Ardicino della Porta the Younger (It.: Ardicino della Porta, iuniore) (1434–1493) (called the Cardinal of Aléria) was an Italian Roman Catholic bishop and cardinal.

Biography

Ardicino della Porta was born in Novara in 1434.  He was the grand-nephew of Cardinal Ardicino della Porta, seniore.  He was a doctor of both laws.

Early in his career, he was vicar general of the Archdiocese of Florence, in which capacity he published the interdict of Pope Paul II against Florence.  He later served as papal legate to Frederick III, Holy Roman Emperor and to Matthias Corvinus, King of Hungary to encourage them to participate in a crusade against the Ottoman Empire.  He then became a Referendary of the Roman Curia.

On February 22, 1475, he was elected Bishop of Aléria, a post he occupied until his death. He went on to serve as a datary under Pope Sixtus IV.  He would go on to serve as governor of Norcia, Terni, Perugia, and Città di Castello.  Pope Innocent VIII put him in charge of managing relations with ambassadors to the Holy See.

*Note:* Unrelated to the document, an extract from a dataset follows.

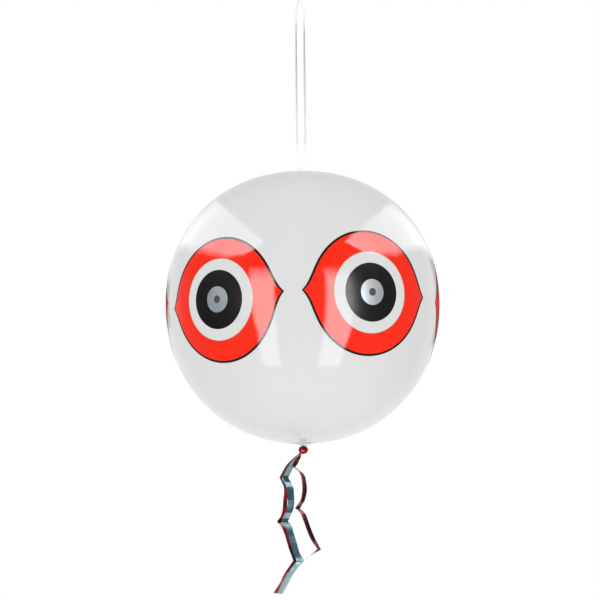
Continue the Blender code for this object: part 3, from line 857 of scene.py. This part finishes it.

In the consistory of March 9, 1489, Pope Innocent VIII made him a cardinal priest.  He received the red hat on March 14, 1489 and the titular church of Santi Giovanni e Paolo on March 23, 1489.  On June 3, 1489, he became apostolic administrator of the metropolitan see of Olomouc, a post he held until February 8, 1492.

On June 2, 1492, he asked the pope to allow him to resign the cardinalate and, with the pope's permission, he retired to a Camaldolese monastery.  However, the other members of the College of Cardinals objected, and he was forced to return to Rome.

He participated in the papal conclave of 1492 that elected Pope Alexander VI.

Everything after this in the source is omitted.